Does landscape art that seems as if it has little allowance in it for human comforts dissuade most buyers? Maybe or maybe not. But some part of it has to be familiar; I think of the heavily-photographed wilderness of the Boundary Waters Canoe Area and Quetico Provincial Park or the expanses along the Trans-Canada Highway. Below are two mixed-media watercolor landscapes that speak of U.S./Canadian peat bogs or similar wetlands, areas of some economic (industrial) value and forbidding mud, winter, humidity and mosquitoes, that never-the-less address a yearning for places empty of human conflict, where nothing stops the wind or interferes with nature's regenerative cycles, where wild animal sightings tempt those who yearn to see rare animals of legend. Both works are on display this two-week run at Vine Arts Center in Minneapolis.

                               Freshet from a Ghost-marsh - watercolor, pencil, 15 x 22.5"

                               

                              God All Shape & Conduct: Shoreless - watercolor and gouache, 22 x 30"
                           

The above work is recent, the bottom one dates to the 1990s and bears, embedded within the art in small black hand-print, a lyrical chant about discerning good or cosmic creative force apart from evil, the destructive force. Both pieces speak to a type of soul, I think, that embraces the whole earth, maybe even preferring the stretches called wastelands, wilderness, barrens, desert. Since nothing much changes on a vast scale in those places they have an epic quality with soothing overtones.

Here where I'm sitting, the sun just burst out of the gloomy grandeur of horizon-to-horizon clouds and I feel pulled outside for a brisk walk along the roads which have become mud and little else.

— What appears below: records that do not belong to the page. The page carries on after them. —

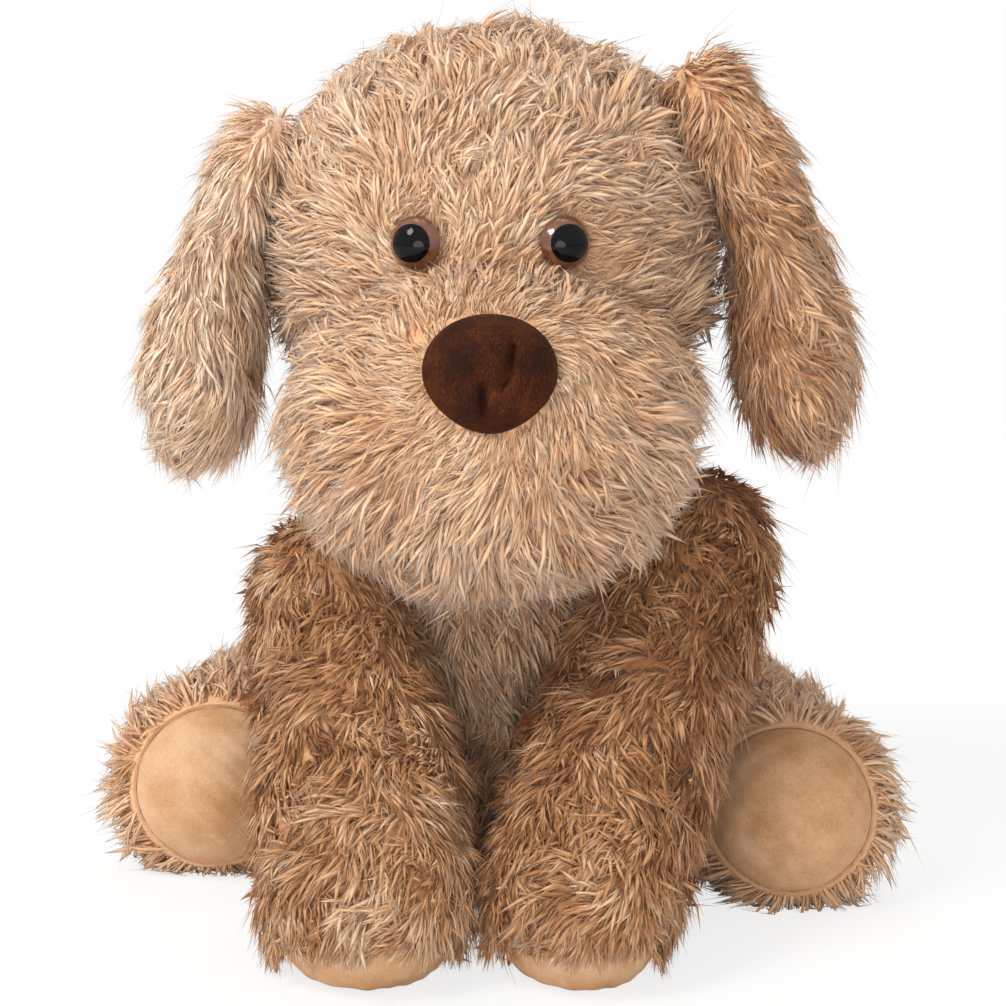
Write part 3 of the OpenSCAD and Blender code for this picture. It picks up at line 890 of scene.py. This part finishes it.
# %% Soles
for side in SIDES:
    for sole in ("front_sole_", "hind_sole_"):
        node = sole + side
        o, body = panels[node]
        place, normal = soles[node]
        pick(o)
        finer = o.modifiers.new("finer", "SUBSURF")
        finer.levels = finer.render_levels = 2
        bpy.ops.object.modifier_apply(modifier=finer.name)
        points = points_of(o)
        height = (points - np.array(place)) @ np.array(normal)
        dip = np.exp(-(height / (1.6 * MM)) ** 2)
        centre = points.mean(0)
        points -= 1.3 * MM * dip[:, None] * unit(points - (centre - 20 * MM * np.array(normal)))
        points += 0.35 * MM * drift(points * 2.2, 1)[:, None] * np.array(normal)
        points[:, 2] = np.maximum(points[:, 2], FLOOR)
        put_points(o, points)
        wall = o.modifiers.new("cloth", "SOLIDIFY")
        wall.thickness = 1.5 * MM
        wall.offset = -1
        bpy.ops.object.modifier_apply(modifier=wall.name)
        bpy.ops.object.shade_smooth()
        o.name = o.data.name = node + "_cloth"
        o.data.materials.append(velboa)
        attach(o, body)
        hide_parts(node)

# %% [markdown]
# The nose is a small velour cushion on the muzzle: a rounded triangle, wide at the top, gathered
# by a seam that runs from its middle to its lower edge.

# %% Nose
nose_half = (nose_high - nose_low) / 2
deselect()
bpy.ops.mesh.primitive_uv_sphere_add(segments=64, ring_count=40, radius=1, location=(0, 0, 0),
                                     rotation=(math.pi / 2, 0, 0))
nose = bpy.context.object
nose.scale = (nose_half.x, nose_half.z * 1.03, nose_half.y * 1.06)
bpy.ops.object.transform_apply(location=True, rotation=True, scale=True)
points = points_of(nose)
x, y, z = points.T
up = z / nose_half.z
points[:, 0] = x * (1 + 0.05 * up - 0.14 * np.clip(-up, 0, 1) ** 2)
front = np.clip(-y / nose_half.y, 0, 1)
# the seam runs from near the middle down to the lower edge, a little right of the middle as
# the dog sees it, and one tuck curves up beside it
SEAM_X = -2 * MM
below = 1 / (1 + np.exp((z + 5 * MM) / (1.0 * MM)))
groove = np.exp(-((x - SEAM_X) / (1.1 * MM)) ** 2) * below
swell = np.exp(-((abs(x - SEAM_X) - 5 * MM) / (4 * MM)) ** 2) * below
tuck_x = 3.5 * MM + 3.8 * MM * np.sqrt(np.clip((z + 5.5 * MM) / (13 * MM), 0, 1))
past_tuck = np.clip(abs(z - 1 * MM) - 6 * MM, 0, 1)
tuck = np.exp(-((x - tuck_x) / (0.9 * MM)) ** 2 - (past_tuck / (1.5 * MM)) ** 2)
points[:, 1] += front * (4.6 * groove - 1.3 * swell + 4.2 * tuck) * MM
points[:, 1] += 0.3 * MM * drift(points * 3, 0)
put_points(nose, points)
pick(nose)
bpy.ops.transform.rotate(value=math.radians(16), orient_axis="X", center_override=(0, 0, 0))
bpy.ops.transform.translate(value=nose_mid)
bpy.ops.object.transform_apply(location=True, rotation=True, scale=True)
bpy.ops.object.shade_smooth()
nose.name = nose.data.name = "nose_cover_cloth"
nose.data.materials.append(velour)
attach(nose, "head")
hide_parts("nose_cover")

# %% Finishes of the pieces that keep their solid shape
KEPT = {
    "eye_iris": iris_plastic, "eye_pupil": pupil_plastic, "eye_washer": washer_plastic,
    "ear_wadding": fibre_filling, "front_leg_filling": fibre_filling, "hind_leg_filling": fibre_filling,
}
finishes = {part + "_" + side: stuff for part, stuff in KEPT.items() for side in SIDES}
finishes |= {
    "torso_filling": fibre_filling, "head_filling": fibre_filling, "nose_filling": fibre_filling,
    "tail_filling": fibre_filling, "pellet_bag": bag_cotton, "pellets": pellet_plastic,
    "neck_stitching": thread_brown,
}
finishes["head_base_panel"] = plain("Cream knitted backing", "#b58e6e", 0.9, 1300, 0.6, "#c9a482")
for node, stuff in finishes.items():
    NODES[node].data.materials.clear()
    NODES[node].data.materials.append(stuff)

# %% [markdown]
# A pale floor and one broad lamp from the upper left, with weaker ones low in front and above,
# and a soft world around them. Behind the object the world is plain white to the camera.

# %% Floor, lamps and world
deselect()
bpy.ops.mesh.primitive_plane_add(size=12, location=(0, 0, 0))
floor = bpy.context.object
floor.name = "floor"
floor_material, tree, shader = new_material("Pale floor")
shader.inputs["Base Color"].default_value = colour("#f6f5f3")
shader.inputs["Roughness"].default_value = 0.8
path = add(tree, "ShaderNodeLightPath")
glow = add(tree, "ShaderNodeEmission", in_Color=colour("#ffffff"), in_Strength=1.0)
# the further from the object, the whiter, so that no horizon shows
ground = add(tree, "ShaderNodeNewGeometry").outputs["Position"]
far = add(tree, "ShaderNodeVectorMath", [(0, ground)], operation="LENGTH").outputs["Value"]
white = add(tree, "ShaderNodeMapRange", [(0, far)], in_1=0.3, in_2=1.3, in_3=0.8, in_4=1.0)
share = add(tree, "ShaderNodeMath",
            [(0, path.outputs["Is Camera Ray"]), (1, white.outputs[0])], operation="MULTIPLY")
blend = add(tree, "ShaderNodeMixShader",
            [(0, share.outputs[0]), (1, shader.outputs[0]), (2, glow.outputs[0])])
tree.links.new(blend.outputs[0], tree.nodes["Material Output"].inputs["Surface"])
floor.data.materials.append(floor_material)

world = bpy.data.worlds.new("studio")
bpy.context.scene.world = world
world.use_nodes = True
tree = world.node_tree
path = add(tree, "ShaderNodeLightPath")
seen = add(tree, "ShaderNodeMath",
           [(0, path.outputs["Is Camera Ray"]), (1, path.outputs["Is Glossy Ray"])], operation="MAXIMUM")
seen = add(tree, "ShaderNodeMath",
           [(0, seen.outputs[0]), (1, path.outputs["Is Transmission Ray"])], operation="MAXIMUM")
AMBIENT = 0.62
strength = add(tree, "ShaderNodeMapRange", [(0, seen.outputs[0])], in_3=AMBIENT, in_4=1.0)
tree.links.new(strength.outputs[0], tree.nodes["Background"].inputs["Strength"])
tree.nodes["Background"].inputs["Color"].default_value = (1, 1, 1, 1)


def lamp(name, place, power, size):
    """A round lamp that faces the object, its power in watts and its size in metres."""
    data = bpy.data.lights.new(name, "AREA")
    data.shape = "DISK"
    data.energy = power
    data.size = size
    o = bpy.data.objects.new(name, data)
    o.location = place
    o.rotation_euler = (target - Vector(place)).to_track_quat("-Z", "Y").to_euler()
    bpy.context.scene.collection.objects.link(o)


lamp("key lamp", (-1.1, -1.05, 1.7), 33, 0.8)
lamp("fill lamp", (-0.1, -1.6, 0.15), 12, 1.0)
lamp("top lamp", (0.0, 0.6, 1.6), 5, 0.9)

# %% Finish
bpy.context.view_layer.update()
print("built in", round(time.perf_counter() - began, 1), "s")
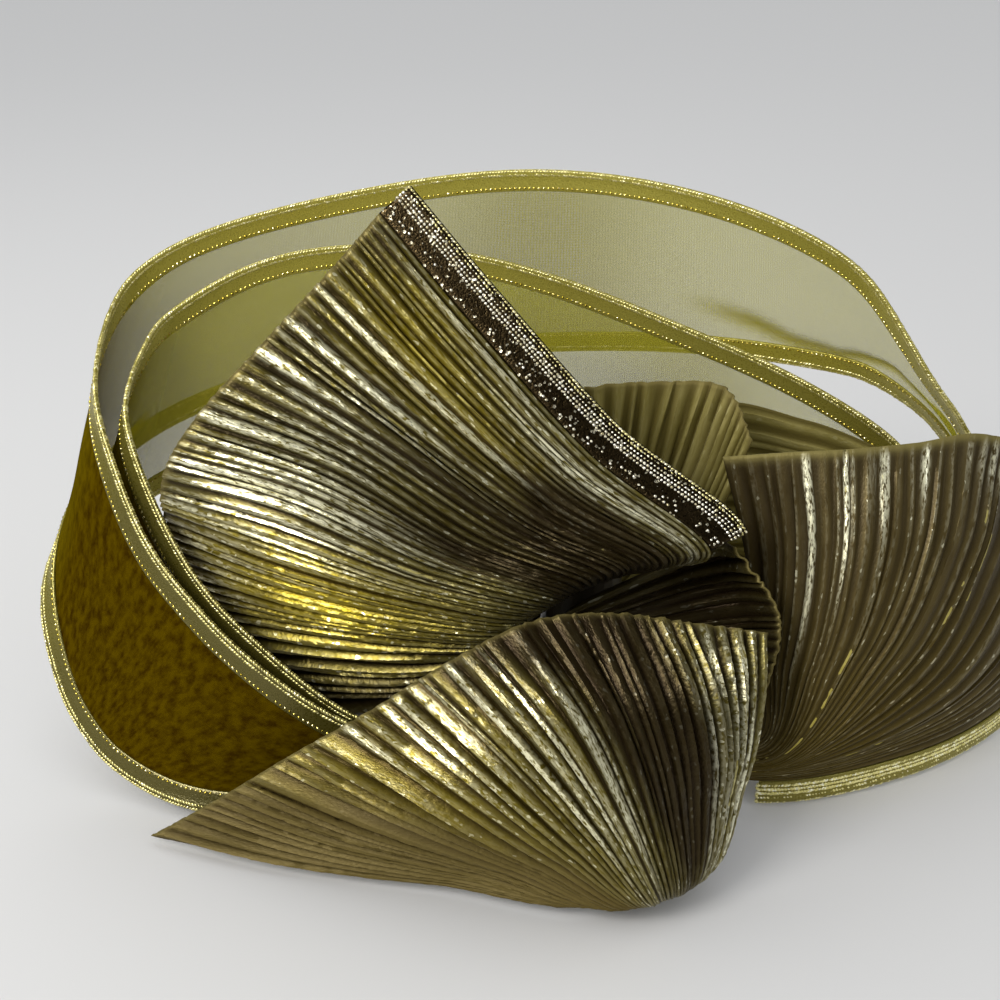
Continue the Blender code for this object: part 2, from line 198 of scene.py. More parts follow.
# Pleated foil cloth: dark valleys, crests broken into bright flecks, and the leaf's own zones
def lameMaterial(name, finish):
    material, tree, shader = newMaterial(name)
    place, silverZone = attribute(tree, "place", "Vector"), attribute(tree, "silver")
    crest, rim, dull = (attribute(tree, name) for name in ("crest", "rim", "dull"))
    share = ranged(silverZone, 0.0, 1.0, *finish["glintShare"])
    threads = foilParts(place, finish["grain"], finish["stretch"], share)
    height, tone = threads["Height"], threads["Tone"]
    fold = ranged(crest, *finish["foldReach"])
    ridge = ranged(crest, *finish["ridgeReach"])
    yellow = times(attribute(tree, "yellow"), ranged(tone, *finish["yellowReach"], 0.6, 1.0))
    spread = timesPlus(minus(fold, ridge), silverZone, ridge)
    stroke = times(spread, threads["Broken"])
    wash = times(stroke, ranged(silverZone, 0.0, 1.0, finish["strokes"], 1.0))
    fleck = times(times(threads["Glint"], ridge), finish["sparkle"])
    shade = times(attribute(tree, "dark"), finish["darkening"])

    def toned(amount, first, second):
        return mixColours(amount, finish[first], finish[second])

    bright = toned(yellow, "silver", "yellowGlint")
    cloth = toned(ranged(tone, *finish["toneReach"]), "cloth", "clothPale")
    colour = mixColours(fold, finish["valley"], cloth)
    for amount, layer in (
        (yellow, toned(fold, "yellowValley", "yellow")),
        (wash, bright),
        (fleck, bright),
        (shade, finish["shade"]),
        (dull, toned(ranged(crest, *finish["dullReach"]), "dullValley", "dullCrest")),
        (rim, finish["rim"]),
    ):
        colour = mixColours(amount, colour, layer)

    soft = calc("MAXIMUM", rim, dull)
    rough = ranged(height, *finish["heightReach"], *finish["roughness"])
    rough = minus(rough, times(fleck, finish["fleckGloss"]))
    hard = times(minus(1.0, soft), minus(1.0, shade))
    glossy = times(calc("MAXIMUM", wash, fleck), hard)
    metallic = ranged(soft, 0.0, 1.0, finish["metallic"], finish["softMetallic"])
    lit = times(minus(finish["glintMetallic"], metallic), glossy)
    feedAll(shader, {
        "Base Color": colour,
        "Roughness": plus(rough, times(soft, finish["softDullness"])),
        "Metallic": plus(metallic, lit),
        "Coat Weight": times(glossy, finish["coat"]),
        "Coat Roughness": finish["coatRoughness"],
        "Specular IOR Level": finish["specular"],
    })
    bumpInto(shader, height, finish["bump"], finish["bumpDepth"])
    return material


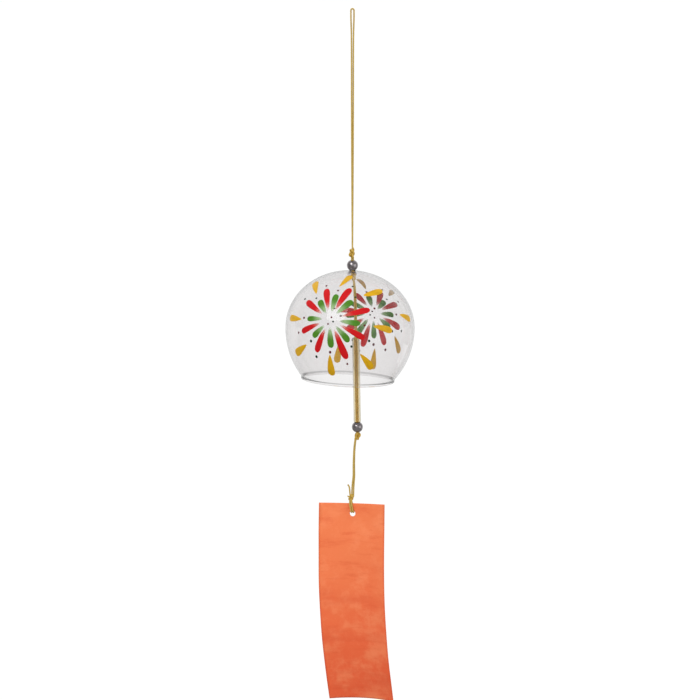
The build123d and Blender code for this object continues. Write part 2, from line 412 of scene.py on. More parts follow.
@dataclass(frozen=True)
class ClearGlass:
    """Clear glass with a slight tint and the faint waves of hand work."""

    name: str
    tint: Colour = rgb(0.905, 0.895, 0.895)
    shadow: Colour = rgb(0.975, 0.975, 0.973)
    waves: float = 55.0
    relief: float = 0.06 * MM

    def material(self) -> Finish:
        """The glass's material.

        Returns:
            The material.
        """
        material, graph, surface = shader(self.name)
        wave = graph.noise(graph.own_place(), self.waves, 1.0)
        graph.join(surface, {
            "Base Color": self.tint,
            "Roughness": 0.0,
            "IOR": 1.5,
            "Transmission Weight": 1.0,
            "Normal": graph.bump(0.6, self.relief, wave),
        })
        self.let_light_through(graph, surface)
        return material

    def let_light_through(self, graph: Graph, surface: bpy.types.Node) -> None:
        """Keeps the thin glass from shading what it covers.

        Args:
            graph: the material's graph.
            surface: its Principled node.
        """
        lit = graph.ray("Is Shadow Ray").at_least(graph.ray("Is Diffuse Ray"))
        clear = graph.out("ShaderNodeBsdfTransparent", {"Color": self.shadow})
        both = graph.out("ShaderNodeMixShader", {0: lit, 1: surface.outputs[0], 2: clear})
        output = next(node for node in graph.tree.nodes if node.type == "OUTPUT_MATERIAL")
        graph.join(output, {"Surface": both})


class Pigment(Enum):
    """The enamel colours, each with its full tone and its thinned one."""

    RED = (rgb(0.58, 0.004, 0.007), rgb(0.70, 0.17, 0.14))
    GREEN = (rgb(0.07, 0.22, 0.015), rgb(0.36, 0.52, 0.26))
    YELLOW = (rgb(0.66, 0.36, 0.002), rgb(0.70, 0.44, 0.01))
    WINE = (rgb(0.12, 0.006, 0.012), rgb(0.12, 0.006, 0.012))
    PINE = (rgb(0.012, 0.035, 0.02), rgb(0.012, 0.035, 0.02))


@dataclass(frozen=True)
class Enamel:
    """Brushed enamel paint: full at the tip and thinned at the root."""

    pigment: Pigment
    fading: bool = False
    full_at: float = 0.5
    pooled: float = 0.62
    relief: float = 0.08 * MM

    def material(self) -> Finish:
        """The paint's material, which reads where it is along and across the stroke.

        Returns:
            The material.
        """
        full, thin = self.pigment.value
        material, graph, surface = shader(f"enamel_{self.pigment.name.lower()}")
        along, aside, tone = (graph.carried(name) for name in ("along", "aside", "tone"))
        hairs = graph.noise((along * 1.2, aside * 5.0, tone * 37.0), 1.6, 3.0, 0.6)
        pool = graph.noise((along * 3.0, aside * 1.5, tone * 71.0), 1.0, 2.0)
        body = (along + (hairs - 0.5) * 0.45).ramp(0.12, self.full_at)
        colour = graph.blend(body, thin, full) if self.fading else full
        deeper = rgb(*(part * self.pooled for part in full[:3]))
        graph.join(surface, {
            "Base Color": graph.blend(pool.ramp(0.45, 0.75) * 0.45, colour, deeper),
            "Roughness": hairs * 0.2 + 0.25,
            "Specular IOR Level": 0.16,
            "Coat Weight": 0.06,
            "Normal": graph.bump(0.4, self.relief, hairs),
        })
        if self.fading:
            cover = (along + (hairs - 0.5) * 0.5).ramp(-0.06, 0.34)
            graph.join(surface, {"Alpha": cover})
        return material


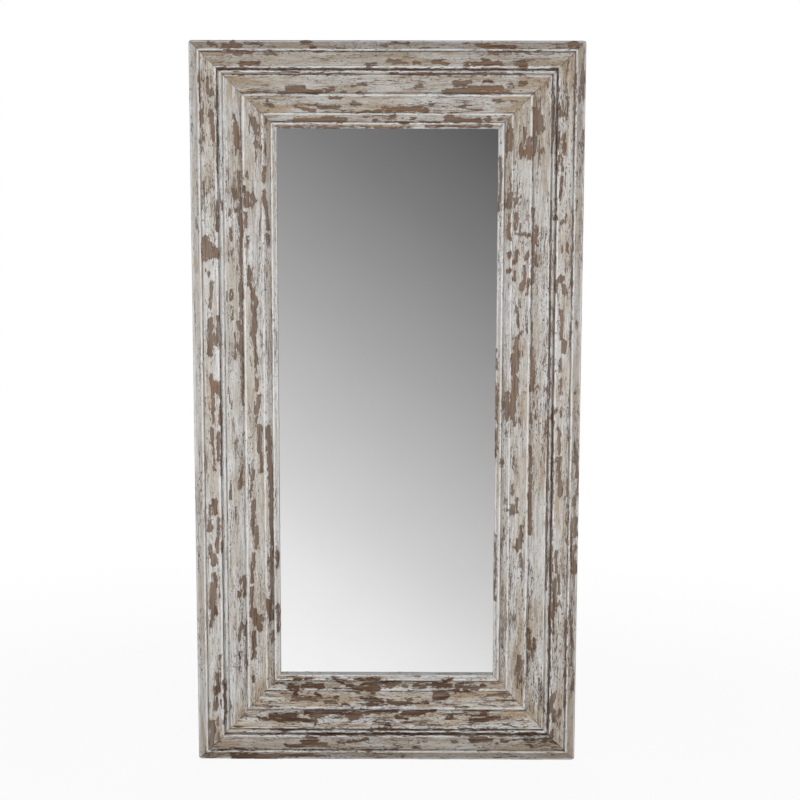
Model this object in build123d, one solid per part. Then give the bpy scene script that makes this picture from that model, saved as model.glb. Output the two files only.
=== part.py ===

I'm at work lately on the mixed-media watercolor, shown below, in which a city wraps around the back of a boggy foreground true to north-central Minnesota, eerie in all the browns, reds and bone coloration of the off season, traced with the ghosts of little-recorded goings-on over eons past. In the process of composing it I've considered the grip of landscape on ourselves and how to define differences, all told, between three types: the urban-rustic, the agrarian, and places still reminiscent of wilderness, which reveal little to no human impact. A day outdoors in any of these settings can offer all the same degree of engrossment and serenity. What the most open of lands offer, especially those that call up visions of the original wilderness and still harbor big carnivores like wolves and cougars, is the illusion of being singular, a favored part of nature, a lordling at the top of the whole obvious food chain. A person savoring all the privacy the intensely rural region allows may often weigh personal loneliness against a sense of enchantment by all the inhuman things that fill the senses. Evidence of the electronic surveillance that pervades our culture is out of sight, out of mind to a degree not true in built-up places. Since the remnant of other mammals we have decimated have, in their considerable intelligence, learned to avoid our awareness the person in the country is left seeking out evidence of them, and their stories cut off amid the detritus of trees and the suggestiveness of empty nests, burrows, tangles and rock piles. We begin to understand a preoccupation with ghosts as a network that shaped and still characterizes this place we live in.

But if they're looked upon in the city, these completed works of art may just send a two-fold message: of anachronism, but also of living, transferrable potential for what lives among us, if balances between  human lives and non-human, warm-blooded or cold-blooded, prove the ultimate purpose of Creation.